> STATED EXERCISE
Check each line below for the word "from", and copy those that have it.
======== GIVEN DATA
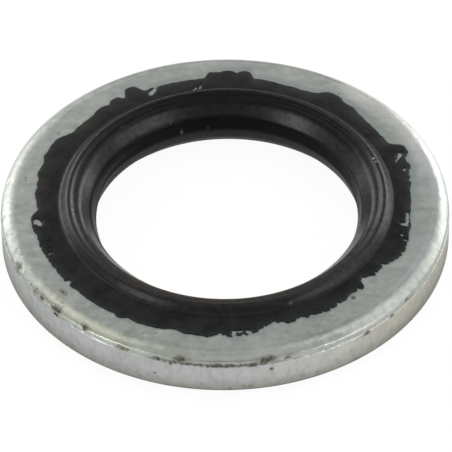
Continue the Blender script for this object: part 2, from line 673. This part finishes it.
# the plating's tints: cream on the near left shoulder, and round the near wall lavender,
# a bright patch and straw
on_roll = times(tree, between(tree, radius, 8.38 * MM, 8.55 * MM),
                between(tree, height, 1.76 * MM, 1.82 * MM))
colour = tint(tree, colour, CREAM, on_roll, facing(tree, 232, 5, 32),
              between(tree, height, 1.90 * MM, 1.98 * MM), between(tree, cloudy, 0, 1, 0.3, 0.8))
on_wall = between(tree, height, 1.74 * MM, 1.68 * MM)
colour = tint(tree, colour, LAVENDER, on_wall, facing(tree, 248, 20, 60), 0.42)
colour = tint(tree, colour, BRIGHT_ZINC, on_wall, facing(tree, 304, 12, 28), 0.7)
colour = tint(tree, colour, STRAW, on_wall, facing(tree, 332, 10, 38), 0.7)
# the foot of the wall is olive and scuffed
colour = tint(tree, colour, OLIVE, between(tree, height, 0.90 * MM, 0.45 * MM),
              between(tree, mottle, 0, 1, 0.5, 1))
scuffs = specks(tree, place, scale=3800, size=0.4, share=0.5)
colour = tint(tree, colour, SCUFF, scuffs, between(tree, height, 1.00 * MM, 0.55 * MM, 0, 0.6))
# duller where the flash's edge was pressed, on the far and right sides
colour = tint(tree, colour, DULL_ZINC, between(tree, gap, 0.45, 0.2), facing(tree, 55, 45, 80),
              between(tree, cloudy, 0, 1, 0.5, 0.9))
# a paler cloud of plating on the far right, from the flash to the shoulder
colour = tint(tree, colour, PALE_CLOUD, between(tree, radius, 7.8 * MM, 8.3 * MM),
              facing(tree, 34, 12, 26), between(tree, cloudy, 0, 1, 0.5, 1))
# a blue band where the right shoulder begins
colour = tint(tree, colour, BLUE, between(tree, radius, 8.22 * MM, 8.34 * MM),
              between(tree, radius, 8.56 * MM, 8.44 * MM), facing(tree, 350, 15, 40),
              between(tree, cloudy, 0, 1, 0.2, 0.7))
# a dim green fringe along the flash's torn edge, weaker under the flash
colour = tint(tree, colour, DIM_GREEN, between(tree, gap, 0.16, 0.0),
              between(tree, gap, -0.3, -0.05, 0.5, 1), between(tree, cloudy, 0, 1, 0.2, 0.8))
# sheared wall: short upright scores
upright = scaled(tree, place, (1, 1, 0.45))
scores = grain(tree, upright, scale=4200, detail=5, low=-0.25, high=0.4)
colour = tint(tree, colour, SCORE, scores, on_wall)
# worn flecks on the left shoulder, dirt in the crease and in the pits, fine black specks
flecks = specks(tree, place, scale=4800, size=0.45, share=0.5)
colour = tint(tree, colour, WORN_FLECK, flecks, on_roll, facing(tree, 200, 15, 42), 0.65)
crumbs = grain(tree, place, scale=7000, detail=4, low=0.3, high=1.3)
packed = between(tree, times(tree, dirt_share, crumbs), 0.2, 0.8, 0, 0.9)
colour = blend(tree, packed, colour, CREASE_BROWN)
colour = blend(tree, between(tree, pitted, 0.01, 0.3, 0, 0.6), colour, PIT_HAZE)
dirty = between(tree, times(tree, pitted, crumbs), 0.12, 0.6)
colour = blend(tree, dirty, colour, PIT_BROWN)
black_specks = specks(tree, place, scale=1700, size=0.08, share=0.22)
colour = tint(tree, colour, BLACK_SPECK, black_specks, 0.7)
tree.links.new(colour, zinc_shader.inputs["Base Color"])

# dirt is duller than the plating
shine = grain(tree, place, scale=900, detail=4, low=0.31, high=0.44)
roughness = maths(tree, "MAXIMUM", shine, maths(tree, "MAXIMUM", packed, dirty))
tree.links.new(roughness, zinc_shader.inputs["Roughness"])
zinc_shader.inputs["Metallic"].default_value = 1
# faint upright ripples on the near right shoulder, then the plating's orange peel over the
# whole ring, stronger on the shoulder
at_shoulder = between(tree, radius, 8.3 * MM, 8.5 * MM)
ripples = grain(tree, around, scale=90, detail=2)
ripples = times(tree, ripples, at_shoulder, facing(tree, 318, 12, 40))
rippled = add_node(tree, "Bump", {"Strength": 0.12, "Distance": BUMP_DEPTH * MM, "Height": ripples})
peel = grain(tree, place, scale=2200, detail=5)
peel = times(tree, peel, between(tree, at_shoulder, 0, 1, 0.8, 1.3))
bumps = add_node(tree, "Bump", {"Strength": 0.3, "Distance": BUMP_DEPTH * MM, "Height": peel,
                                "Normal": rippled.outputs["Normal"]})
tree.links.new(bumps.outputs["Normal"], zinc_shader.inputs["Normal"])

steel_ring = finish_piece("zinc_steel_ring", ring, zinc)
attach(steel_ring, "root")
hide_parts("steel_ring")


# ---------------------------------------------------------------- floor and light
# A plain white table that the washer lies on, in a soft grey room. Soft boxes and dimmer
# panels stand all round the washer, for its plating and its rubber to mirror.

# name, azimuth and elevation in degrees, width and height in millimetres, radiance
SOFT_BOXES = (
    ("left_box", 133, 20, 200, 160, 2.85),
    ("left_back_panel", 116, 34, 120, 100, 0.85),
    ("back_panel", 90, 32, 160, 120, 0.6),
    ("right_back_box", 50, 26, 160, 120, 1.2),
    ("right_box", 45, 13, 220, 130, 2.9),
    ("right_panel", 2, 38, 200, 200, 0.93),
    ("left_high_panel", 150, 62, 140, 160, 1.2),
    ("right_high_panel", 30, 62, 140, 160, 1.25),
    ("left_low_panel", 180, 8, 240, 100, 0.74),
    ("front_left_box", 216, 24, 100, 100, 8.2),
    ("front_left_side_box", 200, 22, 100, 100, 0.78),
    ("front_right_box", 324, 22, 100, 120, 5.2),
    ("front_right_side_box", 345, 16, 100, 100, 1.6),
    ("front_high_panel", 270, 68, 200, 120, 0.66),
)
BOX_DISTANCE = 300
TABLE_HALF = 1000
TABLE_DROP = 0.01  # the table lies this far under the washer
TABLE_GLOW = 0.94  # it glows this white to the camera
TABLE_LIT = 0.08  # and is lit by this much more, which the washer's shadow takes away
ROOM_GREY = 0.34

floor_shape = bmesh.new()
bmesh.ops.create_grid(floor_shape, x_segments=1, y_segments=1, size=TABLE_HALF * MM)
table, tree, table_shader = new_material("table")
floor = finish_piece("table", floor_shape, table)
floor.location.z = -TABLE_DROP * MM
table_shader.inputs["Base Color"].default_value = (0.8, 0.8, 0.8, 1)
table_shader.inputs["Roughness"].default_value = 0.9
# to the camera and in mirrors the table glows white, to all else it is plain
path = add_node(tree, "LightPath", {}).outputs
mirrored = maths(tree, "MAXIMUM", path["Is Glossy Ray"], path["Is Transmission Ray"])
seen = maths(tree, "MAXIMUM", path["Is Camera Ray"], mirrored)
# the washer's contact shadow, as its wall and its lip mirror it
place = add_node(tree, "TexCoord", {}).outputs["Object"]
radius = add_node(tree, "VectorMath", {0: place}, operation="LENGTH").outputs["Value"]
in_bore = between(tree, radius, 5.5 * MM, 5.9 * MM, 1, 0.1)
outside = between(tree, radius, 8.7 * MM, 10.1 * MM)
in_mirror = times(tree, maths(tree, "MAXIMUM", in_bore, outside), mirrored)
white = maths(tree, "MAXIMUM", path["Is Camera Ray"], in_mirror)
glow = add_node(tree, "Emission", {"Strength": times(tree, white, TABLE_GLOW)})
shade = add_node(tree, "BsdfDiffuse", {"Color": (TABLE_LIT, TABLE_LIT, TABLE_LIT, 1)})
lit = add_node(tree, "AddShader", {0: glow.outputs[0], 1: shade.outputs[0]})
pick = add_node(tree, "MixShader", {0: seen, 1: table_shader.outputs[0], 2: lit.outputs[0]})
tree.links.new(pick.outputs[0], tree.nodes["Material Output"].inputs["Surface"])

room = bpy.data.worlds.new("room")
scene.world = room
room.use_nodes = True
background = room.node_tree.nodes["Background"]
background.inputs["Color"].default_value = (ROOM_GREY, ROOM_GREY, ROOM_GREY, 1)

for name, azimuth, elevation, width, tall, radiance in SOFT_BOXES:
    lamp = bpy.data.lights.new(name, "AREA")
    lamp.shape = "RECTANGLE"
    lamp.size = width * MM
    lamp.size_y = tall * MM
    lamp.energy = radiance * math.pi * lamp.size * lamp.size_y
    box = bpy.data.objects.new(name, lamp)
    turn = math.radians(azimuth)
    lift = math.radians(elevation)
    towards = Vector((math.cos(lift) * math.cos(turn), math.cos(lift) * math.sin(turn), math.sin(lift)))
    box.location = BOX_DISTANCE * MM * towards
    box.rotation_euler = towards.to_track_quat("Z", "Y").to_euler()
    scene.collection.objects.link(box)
================
> RESULT OF THE TASK
Continue the Blender script for this object: part 2, from line 673. This part finishes it.
# a paler cloud of plating on the far right, from the flash to the shoulder